I have raided a few stores that sell imported Asian products and garnered some little packaging boxes that were being scrapped so my  packaging efforts are coming along. Negotiating the marketing network may take time but I am on my way.


Please take a look at my shop and share it with anyone you know. If you have success stories with etsy that you can share I am a willing student.







Monday 10 March 2014

Mrs Teapot and International Womens Day



This week I attended a memorial service for an old family friend. It was well attended and full of joy and praise for a woman who had connected with hundreds of lives over an 80 year lifetime. Her last years were difficult as are the last years of many older people, but she had put enough scores on the board in her previous years to more than compensate. She was the ultimate multi tasker, mad as a hatter, trying to improve the world according to her laws of justice based on fighting for the underdog and fearless in her opposition to exploitation whenever she saw it.
In my mind she has been Mrs Teapot for many years, because hospitality and connection to people came ahead of business always. Hospitality included carrying a tray of china for a tea party down through ti tree scrub and across 4 lanes of highway to the beach complete with tablecloth or doilies for her guests who visited in the summertime. If it took 2 or 3 trips to get everything down to the beach, she just did it, scones, butter, cream, milk and sugar and cordial for the children and all with joyful satisfaction in being able to provide the best hospitality. Her endless energy just kept everybody else around her moving too.
She made no differentiation between animals and humans and chatted to them all, and when her cat Lindy died at 23 years of age she felt it was important to notify all those who had ever known Lindy so that they could share their grieving. A cat living with an outgoing person like her could meet a lot of people in 23 years!
Her life was as an educator, and she was of the old school variety which found strength and something positive and interesting in every human to build upon. She worked and raised 4 young men who have gone on to lead competent and fulfilling lives and did it all without the benefits of government handouts and without compromising family life.
I’ve been a bit stuck lately, feeling a bit like a congested whirlpool outside the mainstream, in a world that is streaming past at a great and unconscious rate. My world has been revolving around political agitation and every day there is more to depress and alarm me about our current situation.
I went to the bakery the other day and was deeply impressed with the cheerfulness of the girl who served me. On asking her about her upbeat state she told me that serving was her job and she would make the most of it because no one cares if you have a bad day but you can spread happiness by being cheerful. Well Mrs Teapot would have agreed with her about spreading happiness and doing what you can with what you’ve got but if you can’t care about someone when they are down, especially all the ones who need our help then no amount of fairy dust is going to stop those bad things happening.

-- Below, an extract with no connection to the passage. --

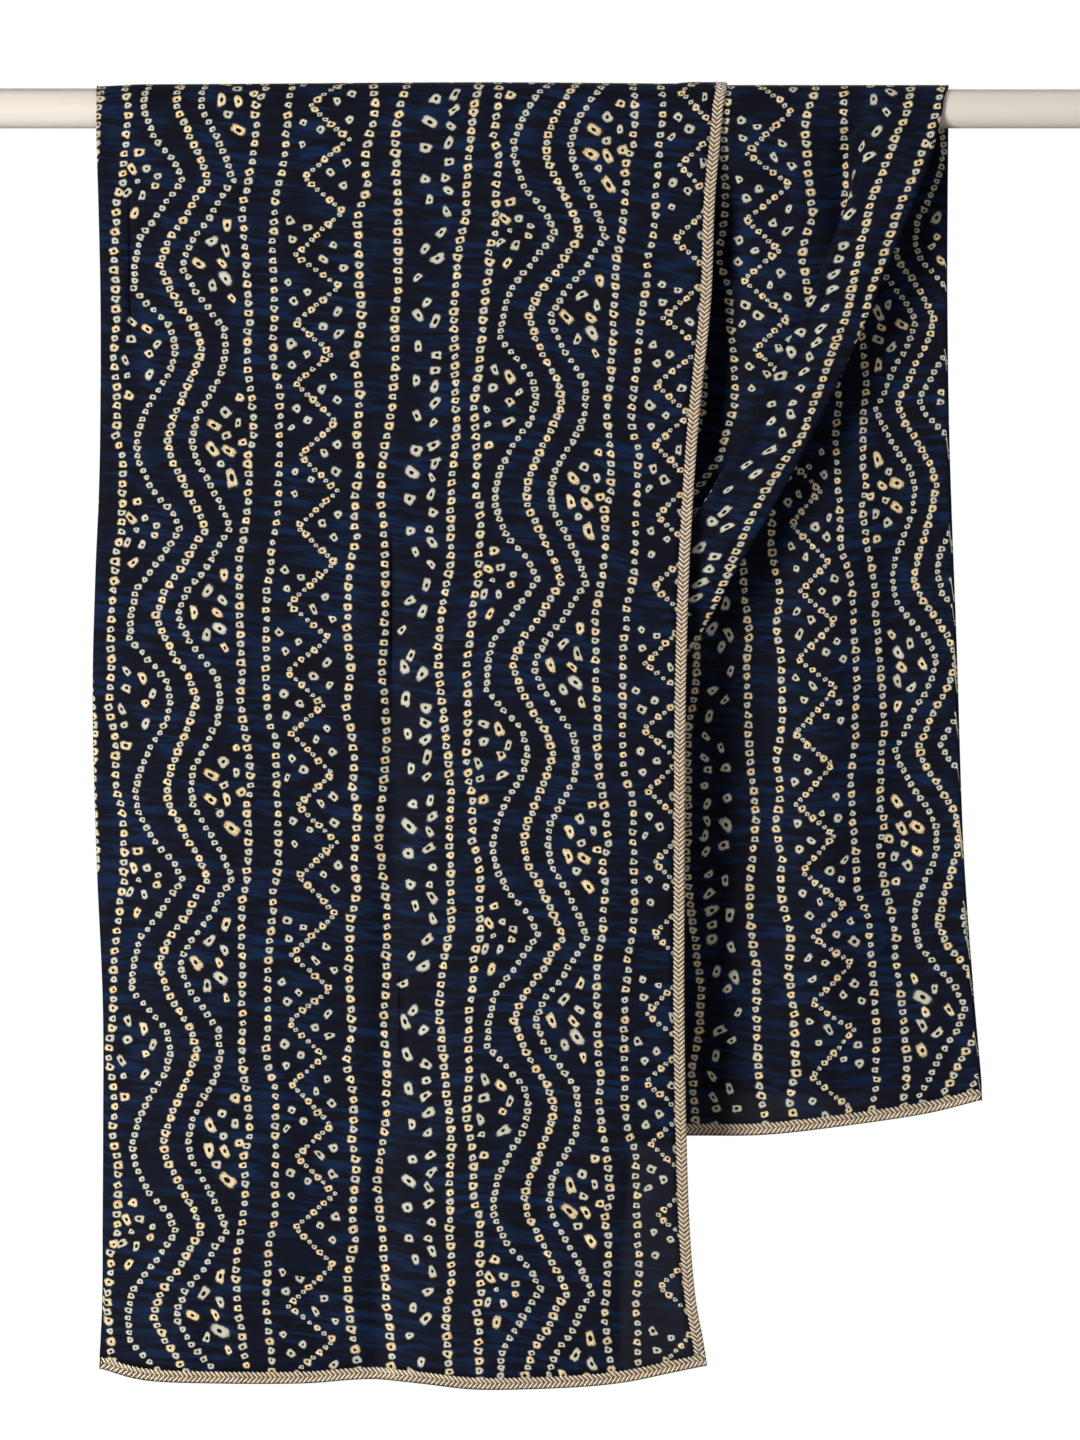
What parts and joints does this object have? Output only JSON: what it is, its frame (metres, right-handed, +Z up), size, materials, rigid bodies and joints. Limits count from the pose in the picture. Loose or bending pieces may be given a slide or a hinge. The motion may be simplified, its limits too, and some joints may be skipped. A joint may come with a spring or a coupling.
{
  "type": "dupatta stole on a rod",
  "caption": "Long printed dupatta stole with braided edges, folded lengthwise and wound once over a round cream rod, both ends hanging.",
  "frame": {"origin": "on the rod's axis, half way along it, where the rod is held", "axes": "+X along the rod, to the right seen from the front; +Z up; the front, with the longer end of the stole, faces -Y"},
  "size_m": [0.72, 0.0567, 0.8172],
  "materials": {
    "cloth": "fine weave, low sheen",
    "braid": "metallic gold and silver braid",
    "rod": "matt cream paint"
  },
  "bodies": {
    "root": {"rod": "rod", "front_panel": "cloth", "back_fall": "cloth", "side_swag": "cloth", "back_panel": "cloth", "braid_front_edge": "braid", "braid_under_flap_edge": "braid", "braid_front_hem": "braid", "braid_back_fall_edge": "braid", "braid_back_near_edge": "braid", "braid_back_far_edge": "braid", "braid_back_hem": "braid"}
  },
  "joints": []
}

 Mrs Teapot was a doer and a fighter who listened and then tried to put people in connection with their own points of strength. That a woman of 80, who has been out of circulation with ill health for 5 years, can still fill a church upon her death is a testament to the strength of human connection and service of others. In this week of International Women’s Day we recognise the grass roots work of ordinary women doing and doing. Hers was a lifetime of teaching , by examples of common sense  kindness and fairness and recognising the hope in everyone she met. She was a roll up your sleeves person and just do what you can with love, sandwiches and endless cups of tea and washing up with others or alone. Blessed are the weird and energetic and God bless Marjie. It’s been an honour to be connected to your story.